══ Data for this exercise ══
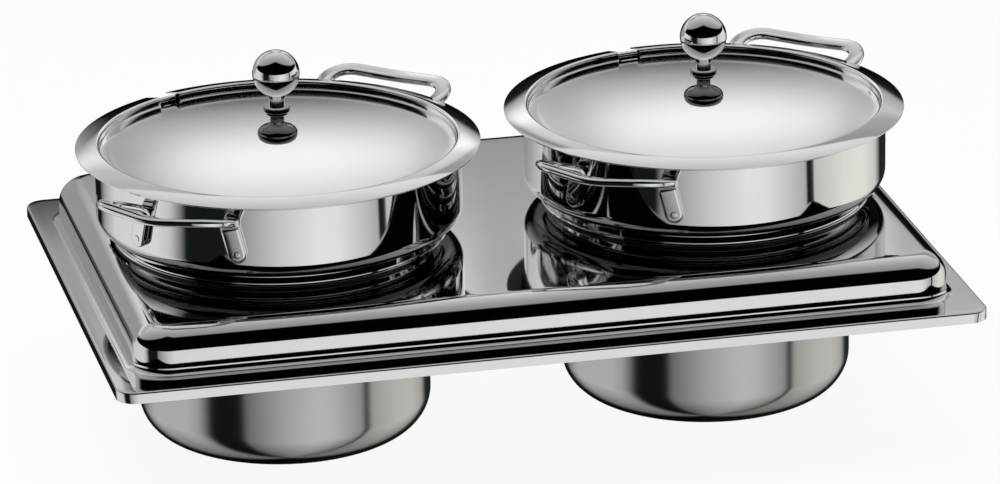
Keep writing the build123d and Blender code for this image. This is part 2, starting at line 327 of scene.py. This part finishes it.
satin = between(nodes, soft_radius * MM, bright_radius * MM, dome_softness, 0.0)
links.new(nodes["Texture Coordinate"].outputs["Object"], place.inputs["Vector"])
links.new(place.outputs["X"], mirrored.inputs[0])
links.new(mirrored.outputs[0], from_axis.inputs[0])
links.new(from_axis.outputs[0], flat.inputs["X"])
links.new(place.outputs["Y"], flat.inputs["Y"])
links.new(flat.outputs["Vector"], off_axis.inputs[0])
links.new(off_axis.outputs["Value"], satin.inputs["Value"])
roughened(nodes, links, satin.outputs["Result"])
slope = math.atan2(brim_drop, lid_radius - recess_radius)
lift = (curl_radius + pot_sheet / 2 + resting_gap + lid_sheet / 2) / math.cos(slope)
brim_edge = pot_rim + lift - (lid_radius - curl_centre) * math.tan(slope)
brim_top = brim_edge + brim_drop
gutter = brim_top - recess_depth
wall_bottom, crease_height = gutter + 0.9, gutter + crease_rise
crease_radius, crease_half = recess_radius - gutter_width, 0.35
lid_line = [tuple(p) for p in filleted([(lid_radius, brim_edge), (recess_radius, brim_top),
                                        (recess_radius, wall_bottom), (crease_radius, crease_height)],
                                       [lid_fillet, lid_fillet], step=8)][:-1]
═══
══ Data for this exercise ══
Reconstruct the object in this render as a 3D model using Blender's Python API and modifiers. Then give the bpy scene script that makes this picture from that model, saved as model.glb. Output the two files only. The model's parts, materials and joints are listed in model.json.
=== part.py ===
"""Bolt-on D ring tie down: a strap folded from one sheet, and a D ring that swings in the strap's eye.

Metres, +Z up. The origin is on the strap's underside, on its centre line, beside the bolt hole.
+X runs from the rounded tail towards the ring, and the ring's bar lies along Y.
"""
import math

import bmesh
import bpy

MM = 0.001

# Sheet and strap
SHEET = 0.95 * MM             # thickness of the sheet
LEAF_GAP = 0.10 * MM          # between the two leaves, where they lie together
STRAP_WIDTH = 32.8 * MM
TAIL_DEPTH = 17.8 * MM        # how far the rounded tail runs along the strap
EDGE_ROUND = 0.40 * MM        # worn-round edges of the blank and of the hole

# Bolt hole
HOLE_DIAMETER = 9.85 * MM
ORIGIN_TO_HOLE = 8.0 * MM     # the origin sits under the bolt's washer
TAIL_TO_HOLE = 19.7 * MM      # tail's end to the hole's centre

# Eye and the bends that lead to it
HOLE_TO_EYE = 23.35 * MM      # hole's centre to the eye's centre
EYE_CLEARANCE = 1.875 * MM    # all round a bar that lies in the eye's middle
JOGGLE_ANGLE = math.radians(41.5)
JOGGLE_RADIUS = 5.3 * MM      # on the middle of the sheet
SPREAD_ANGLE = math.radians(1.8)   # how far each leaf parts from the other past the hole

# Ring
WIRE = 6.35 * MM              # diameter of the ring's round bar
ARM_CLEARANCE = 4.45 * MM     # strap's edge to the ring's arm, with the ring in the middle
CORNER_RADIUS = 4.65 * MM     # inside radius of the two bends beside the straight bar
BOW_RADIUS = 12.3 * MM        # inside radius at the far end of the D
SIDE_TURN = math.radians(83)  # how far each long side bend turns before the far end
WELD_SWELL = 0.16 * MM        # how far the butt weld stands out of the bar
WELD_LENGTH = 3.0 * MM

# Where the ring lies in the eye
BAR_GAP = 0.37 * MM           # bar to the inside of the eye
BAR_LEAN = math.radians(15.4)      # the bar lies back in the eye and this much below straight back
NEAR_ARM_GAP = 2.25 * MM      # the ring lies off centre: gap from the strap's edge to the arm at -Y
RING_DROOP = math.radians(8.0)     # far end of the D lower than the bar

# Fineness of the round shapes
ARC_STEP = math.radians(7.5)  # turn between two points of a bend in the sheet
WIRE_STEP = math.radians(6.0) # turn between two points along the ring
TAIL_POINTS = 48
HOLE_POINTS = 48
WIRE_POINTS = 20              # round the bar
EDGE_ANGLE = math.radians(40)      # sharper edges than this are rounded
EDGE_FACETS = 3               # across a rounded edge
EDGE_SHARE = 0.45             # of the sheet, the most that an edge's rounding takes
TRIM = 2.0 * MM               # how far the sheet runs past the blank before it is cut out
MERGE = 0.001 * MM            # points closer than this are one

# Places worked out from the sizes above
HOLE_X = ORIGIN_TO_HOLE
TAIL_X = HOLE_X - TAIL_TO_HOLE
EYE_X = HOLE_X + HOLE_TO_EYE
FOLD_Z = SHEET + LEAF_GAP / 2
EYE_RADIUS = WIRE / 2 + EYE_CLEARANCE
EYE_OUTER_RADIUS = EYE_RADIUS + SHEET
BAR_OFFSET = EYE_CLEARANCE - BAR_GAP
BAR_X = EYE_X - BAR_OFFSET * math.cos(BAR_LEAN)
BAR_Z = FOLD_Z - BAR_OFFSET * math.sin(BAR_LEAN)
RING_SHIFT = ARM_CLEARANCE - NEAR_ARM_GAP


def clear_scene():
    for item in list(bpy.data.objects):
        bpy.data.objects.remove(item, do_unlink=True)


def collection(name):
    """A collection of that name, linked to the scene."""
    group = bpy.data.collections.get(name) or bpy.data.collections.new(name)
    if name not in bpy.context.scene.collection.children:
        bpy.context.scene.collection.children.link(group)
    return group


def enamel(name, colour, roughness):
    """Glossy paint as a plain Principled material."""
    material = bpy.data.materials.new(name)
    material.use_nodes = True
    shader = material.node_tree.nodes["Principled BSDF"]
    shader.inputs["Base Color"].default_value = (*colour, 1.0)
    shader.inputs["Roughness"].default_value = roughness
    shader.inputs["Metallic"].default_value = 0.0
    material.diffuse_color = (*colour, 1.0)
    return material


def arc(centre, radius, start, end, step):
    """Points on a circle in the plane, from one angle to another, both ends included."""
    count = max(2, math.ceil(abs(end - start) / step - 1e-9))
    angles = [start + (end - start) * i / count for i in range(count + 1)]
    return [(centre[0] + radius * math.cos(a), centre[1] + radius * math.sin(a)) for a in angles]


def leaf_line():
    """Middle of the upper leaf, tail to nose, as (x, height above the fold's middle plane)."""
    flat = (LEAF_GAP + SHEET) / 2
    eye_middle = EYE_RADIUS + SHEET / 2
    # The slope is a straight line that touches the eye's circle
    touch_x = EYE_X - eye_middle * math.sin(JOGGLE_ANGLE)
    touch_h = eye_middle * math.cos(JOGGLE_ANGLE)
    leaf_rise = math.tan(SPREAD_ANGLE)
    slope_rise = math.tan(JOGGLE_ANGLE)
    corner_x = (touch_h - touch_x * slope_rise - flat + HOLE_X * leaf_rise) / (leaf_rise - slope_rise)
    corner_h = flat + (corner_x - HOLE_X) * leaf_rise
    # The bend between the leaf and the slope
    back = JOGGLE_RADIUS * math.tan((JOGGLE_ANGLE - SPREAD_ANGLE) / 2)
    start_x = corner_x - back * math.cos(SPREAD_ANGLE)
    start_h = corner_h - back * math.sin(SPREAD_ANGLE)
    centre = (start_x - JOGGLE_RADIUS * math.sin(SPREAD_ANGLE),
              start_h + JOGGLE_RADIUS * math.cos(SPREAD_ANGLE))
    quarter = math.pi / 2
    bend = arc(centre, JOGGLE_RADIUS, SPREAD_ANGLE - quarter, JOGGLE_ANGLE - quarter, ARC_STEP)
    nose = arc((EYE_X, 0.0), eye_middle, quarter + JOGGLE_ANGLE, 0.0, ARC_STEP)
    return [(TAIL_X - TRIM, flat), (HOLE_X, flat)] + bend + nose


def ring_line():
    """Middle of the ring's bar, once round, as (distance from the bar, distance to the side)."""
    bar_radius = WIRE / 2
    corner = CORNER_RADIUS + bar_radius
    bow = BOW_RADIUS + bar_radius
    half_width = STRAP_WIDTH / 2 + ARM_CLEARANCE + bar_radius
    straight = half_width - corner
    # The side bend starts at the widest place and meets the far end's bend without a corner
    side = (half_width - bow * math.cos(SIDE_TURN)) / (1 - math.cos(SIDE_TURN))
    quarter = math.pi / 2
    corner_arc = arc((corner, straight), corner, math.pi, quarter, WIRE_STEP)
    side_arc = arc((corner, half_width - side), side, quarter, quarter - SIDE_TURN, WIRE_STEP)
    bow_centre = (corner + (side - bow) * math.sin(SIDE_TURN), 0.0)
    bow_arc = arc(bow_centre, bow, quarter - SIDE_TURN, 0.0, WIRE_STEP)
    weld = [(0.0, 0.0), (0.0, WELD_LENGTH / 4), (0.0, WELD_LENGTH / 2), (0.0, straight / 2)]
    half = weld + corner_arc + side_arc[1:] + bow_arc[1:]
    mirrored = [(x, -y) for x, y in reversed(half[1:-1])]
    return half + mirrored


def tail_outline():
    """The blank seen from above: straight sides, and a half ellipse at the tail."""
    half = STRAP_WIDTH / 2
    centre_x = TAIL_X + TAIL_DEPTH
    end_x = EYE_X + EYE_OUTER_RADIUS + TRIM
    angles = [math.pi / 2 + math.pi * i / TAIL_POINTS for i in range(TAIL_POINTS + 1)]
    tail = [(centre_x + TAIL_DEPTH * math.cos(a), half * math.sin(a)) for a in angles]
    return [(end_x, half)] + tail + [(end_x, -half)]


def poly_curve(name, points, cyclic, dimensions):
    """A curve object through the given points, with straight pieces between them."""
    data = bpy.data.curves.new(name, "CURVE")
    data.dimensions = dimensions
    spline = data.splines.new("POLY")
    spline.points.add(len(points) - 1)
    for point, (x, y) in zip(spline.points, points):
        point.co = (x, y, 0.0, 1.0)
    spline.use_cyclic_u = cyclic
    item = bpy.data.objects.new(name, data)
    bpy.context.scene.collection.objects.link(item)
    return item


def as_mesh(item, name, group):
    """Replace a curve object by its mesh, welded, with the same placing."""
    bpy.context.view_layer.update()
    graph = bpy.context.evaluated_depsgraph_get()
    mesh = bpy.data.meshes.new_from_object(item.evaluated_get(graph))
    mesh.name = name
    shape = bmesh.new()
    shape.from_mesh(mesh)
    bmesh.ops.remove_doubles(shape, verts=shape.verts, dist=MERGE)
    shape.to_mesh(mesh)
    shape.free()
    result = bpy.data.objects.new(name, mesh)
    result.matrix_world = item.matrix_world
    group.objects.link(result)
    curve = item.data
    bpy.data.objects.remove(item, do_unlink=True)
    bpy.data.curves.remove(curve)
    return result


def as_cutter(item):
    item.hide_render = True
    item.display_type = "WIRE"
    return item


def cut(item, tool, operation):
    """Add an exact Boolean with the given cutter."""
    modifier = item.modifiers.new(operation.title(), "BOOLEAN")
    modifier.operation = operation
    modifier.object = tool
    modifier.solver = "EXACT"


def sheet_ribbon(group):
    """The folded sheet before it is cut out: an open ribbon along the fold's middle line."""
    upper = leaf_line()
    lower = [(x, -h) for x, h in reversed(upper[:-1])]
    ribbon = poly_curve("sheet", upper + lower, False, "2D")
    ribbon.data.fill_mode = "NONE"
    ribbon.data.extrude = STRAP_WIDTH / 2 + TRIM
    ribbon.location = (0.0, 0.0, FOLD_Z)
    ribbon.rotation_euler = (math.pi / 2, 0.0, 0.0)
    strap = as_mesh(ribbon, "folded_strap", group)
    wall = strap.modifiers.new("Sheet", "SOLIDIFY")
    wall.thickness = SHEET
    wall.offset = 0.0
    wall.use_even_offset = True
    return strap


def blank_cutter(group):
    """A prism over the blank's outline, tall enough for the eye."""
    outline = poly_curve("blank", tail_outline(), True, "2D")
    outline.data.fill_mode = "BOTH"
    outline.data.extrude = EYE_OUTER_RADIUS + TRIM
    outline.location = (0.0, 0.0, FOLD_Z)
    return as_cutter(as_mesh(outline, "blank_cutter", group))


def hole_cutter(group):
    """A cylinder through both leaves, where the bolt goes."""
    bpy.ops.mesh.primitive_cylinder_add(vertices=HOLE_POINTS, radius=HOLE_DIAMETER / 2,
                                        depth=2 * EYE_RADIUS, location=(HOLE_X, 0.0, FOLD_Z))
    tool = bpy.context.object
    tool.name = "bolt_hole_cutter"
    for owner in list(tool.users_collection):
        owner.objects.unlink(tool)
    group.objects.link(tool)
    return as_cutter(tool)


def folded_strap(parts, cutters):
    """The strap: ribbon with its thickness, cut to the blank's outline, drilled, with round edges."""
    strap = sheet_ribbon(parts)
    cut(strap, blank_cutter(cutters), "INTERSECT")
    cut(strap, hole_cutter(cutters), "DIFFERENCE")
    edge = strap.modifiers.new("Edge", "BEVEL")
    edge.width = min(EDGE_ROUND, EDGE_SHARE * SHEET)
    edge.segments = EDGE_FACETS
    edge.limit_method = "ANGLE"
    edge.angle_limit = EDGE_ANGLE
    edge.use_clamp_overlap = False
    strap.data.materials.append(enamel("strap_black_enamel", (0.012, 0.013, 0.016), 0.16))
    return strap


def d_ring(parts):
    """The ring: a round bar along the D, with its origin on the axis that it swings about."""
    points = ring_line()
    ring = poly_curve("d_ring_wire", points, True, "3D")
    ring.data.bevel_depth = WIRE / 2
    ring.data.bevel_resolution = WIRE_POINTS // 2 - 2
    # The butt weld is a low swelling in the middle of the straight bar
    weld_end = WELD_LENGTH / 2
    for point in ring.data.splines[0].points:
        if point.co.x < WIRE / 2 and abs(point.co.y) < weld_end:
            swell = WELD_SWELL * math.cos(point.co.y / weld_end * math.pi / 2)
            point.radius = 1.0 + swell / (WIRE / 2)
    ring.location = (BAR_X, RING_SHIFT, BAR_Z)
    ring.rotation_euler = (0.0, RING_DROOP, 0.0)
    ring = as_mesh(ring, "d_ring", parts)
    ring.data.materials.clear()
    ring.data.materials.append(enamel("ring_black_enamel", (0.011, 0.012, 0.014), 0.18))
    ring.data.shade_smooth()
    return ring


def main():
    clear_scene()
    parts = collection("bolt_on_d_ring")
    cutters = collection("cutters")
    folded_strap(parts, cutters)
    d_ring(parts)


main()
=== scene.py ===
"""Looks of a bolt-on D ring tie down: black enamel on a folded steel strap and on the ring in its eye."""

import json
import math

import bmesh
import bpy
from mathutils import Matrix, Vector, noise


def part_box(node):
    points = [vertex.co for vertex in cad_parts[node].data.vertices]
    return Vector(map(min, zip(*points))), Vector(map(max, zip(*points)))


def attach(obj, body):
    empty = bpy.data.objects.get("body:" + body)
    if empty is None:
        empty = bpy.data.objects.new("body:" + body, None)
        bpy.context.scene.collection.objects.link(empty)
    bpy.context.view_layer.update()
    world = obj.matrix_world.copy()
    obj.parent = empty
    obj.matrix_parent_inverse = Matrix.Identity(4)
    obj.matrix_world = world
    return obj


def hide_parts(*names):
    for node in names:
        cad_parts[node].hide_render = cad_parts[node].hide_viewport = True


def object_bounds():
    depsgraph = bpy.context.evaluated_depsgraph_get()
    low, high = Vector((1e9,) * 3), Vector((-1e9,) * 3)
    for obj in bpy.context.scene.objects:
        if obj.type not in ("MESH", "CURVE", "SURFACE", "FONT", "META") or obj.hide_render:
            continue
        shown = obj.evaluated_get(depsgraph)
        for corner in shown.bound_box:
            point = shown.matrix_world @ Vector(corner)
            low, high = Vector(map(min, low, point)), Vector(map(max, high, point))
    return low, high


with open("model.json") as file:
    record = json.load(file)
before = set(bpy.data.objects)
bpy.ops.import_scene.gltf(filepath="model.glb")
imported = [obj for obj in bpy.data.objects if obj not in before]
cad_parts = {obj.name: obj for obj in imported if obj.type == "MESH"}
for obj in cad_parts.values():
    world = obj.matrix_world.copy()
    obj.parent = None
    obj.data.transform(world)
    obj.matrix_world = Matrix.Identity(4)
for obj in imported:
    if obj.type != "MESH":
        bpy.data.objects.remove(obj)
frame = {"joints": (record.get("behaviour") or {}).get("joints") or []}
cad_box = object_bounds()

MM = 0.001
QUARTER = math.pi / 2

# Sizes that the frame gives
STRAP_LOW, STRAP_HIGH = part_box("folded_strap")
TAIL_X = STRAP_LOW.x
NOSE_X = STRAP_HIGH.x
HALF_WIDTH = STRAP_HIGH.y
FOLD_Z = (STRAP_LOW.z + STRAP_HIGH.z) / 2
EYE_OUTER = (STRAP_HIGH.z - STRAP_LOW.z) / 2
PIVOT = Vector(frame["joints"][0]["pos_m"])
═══
## Work instructions:
The line containing "ring.data.bevel_resolution = WIRE_POINTS" opens the part, and the line containing "obj.parent = empty" closes it. Output that part exactly, with both, and only that.

## Exercise solution:
    ring.data.bevel_resolution = WIRE_POINTS // 2 - 2
    # The butt weld is a low swelling in the middle of the straight bar
    weld_end = WELD_LENGTH / 2
    for point in ring.data.splines[0].points:
        if point.co.x < WIRE / 2 and abs(point.co.y) < weld_end:
            swell = WELD_SWELL * math.cos(point.co.y / weld_end * math.pi / 2)
            point.radius = 1.0 + swell / (WIRE / 2)
    ring.location = (BAR_X, RING_SHIFT, BAR_Z)
    ring.rotation_euler = (0.0, RING_DROOP, 0.0)
    ring = as_mesh(ring, "d_ring", parts)
    ring.data.materials.clear()
    ring.data.materials.append(enamel("ring_black_enamel", (0.011, 0.012, 0.014), 0.18))
    ring.data.shade_smooth()
    return ring


def main():
    clear_scene()
    parts = collection("bolt_on_d_ring")
    cutters = collection("cutters")
    folded_strap(parts, cutters)
    d_ring(parts)


main()
=== scene.py ===
"""Looks of a bolt-on D ring tie down: black enamel on a folded steel strap and on the ring in its eye."""

import json
import math

import bmesh
import bpy
from mathutils import Matrix, Vector, noise


def part_box(node):
    points = [vertex.co for vertex in cad_parts[node].data.vertices]
    return Vector(map(min, zip(*points))), Vector(map(max, zip(*points)))


def attach(obj, body):
    empty = bpy.data.objects.get("body:" + body)
    if empty is None:
        empty = bpy.data.objects.new("body:" + body, None)
        bpy.context.scene.collection.objects.link(empty)
    bpy.context.view_layer.update()
    world = obj.matrix_world.copy()
    obj.parent = empty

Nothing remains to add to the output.